» **Directions for this task**
Begin at the first line and end at the line containing "RIGHT_BRACKET_SWING = 12.0". Extract exactly those lines.

» **Recorded data**
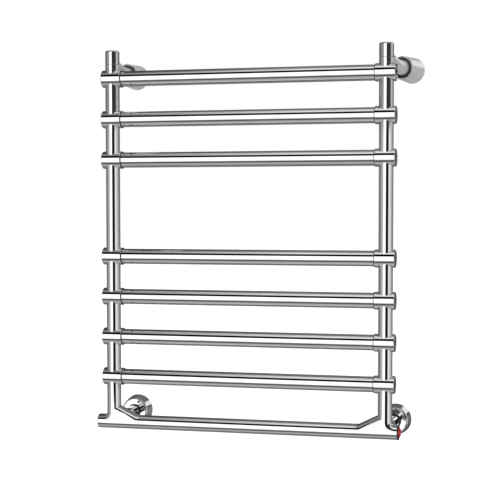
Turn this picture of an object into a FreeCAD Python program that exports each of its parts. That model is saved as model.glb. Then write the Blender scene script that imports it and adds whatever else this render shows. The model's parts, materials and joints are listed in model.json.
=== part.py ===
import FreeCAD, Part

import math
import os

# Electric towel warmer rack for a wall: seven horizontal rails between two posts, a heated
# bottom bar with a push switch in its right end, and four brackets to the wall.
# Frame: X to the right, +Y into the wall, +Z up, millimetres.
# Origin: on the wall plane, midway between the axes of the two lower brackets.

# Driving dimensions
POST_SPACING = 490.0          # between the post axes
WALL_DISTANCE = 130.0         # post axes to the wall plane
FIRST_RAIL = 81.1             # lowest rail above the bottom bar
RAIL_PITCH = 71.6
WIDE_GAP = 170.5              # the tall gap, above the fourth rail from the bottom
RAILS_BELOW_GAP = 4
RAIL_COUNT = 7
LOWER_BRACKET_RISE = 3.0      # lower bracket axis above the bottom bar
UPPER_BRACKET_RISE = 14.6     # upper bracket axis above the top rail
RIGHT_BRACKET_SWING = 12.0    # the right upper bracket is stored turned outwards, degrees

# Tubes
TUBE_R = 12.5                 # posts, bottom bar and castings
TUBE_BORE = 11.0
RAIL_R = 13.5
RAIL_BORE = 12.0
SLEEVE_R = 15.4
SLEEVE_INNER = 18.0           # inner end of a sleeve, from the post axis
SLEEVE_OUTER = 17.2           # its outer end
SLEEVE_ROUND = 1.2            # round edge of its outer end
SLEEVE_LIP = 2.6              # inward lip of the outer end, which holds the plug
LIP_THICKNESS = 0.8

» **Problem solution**
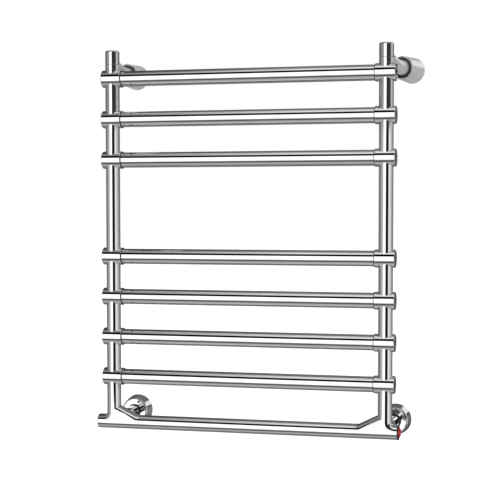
Turn this picture of an object into a FreeCAD Python program that exports each of its parts. That model is saved as model.glb. Then write the Blender scene script that imports it and adds whatever else this render shows. The model's parts, materials and joints are listed in model.json.
=== part.py ===
import FreeCAD, Part

import math
import os

# Electric towel warmer rack for a wall: seven horizontal rails between two posts, a heated
# bottom bar with a push switch in its right end, and four brackets to the wall.
# Frame: X to the right, +Y into the wall, +Z up, millimetres.
# Origin: on the wall plane, midway between the axes of the two lower brackets.

# Driving dimensions
POST_SPACING = 490.0          # between the post axes
WALL_DISTANCE = 130.0         # post axes to the wall plane
FIRST_RAIL = 81.1             # lowest rail above the bottom bar
RAIL_PITCH = 71.6
WIDE_GAP = 170.5              # the tall gap, above the fourth rail from the bottom
RAILS_BELOW_GAP = 4
RAIL_COUNT = 7
LOWER_BRACKET_RISE = 3.0      # lower bracket axis above the bottom bar
UPPER_BRACKET_RISE = 14.6     # upper bracket axis above the top rail
RIGHT_BRACKET_SWING = 12.0    # the right upper bracket is stored turned outwards, degrees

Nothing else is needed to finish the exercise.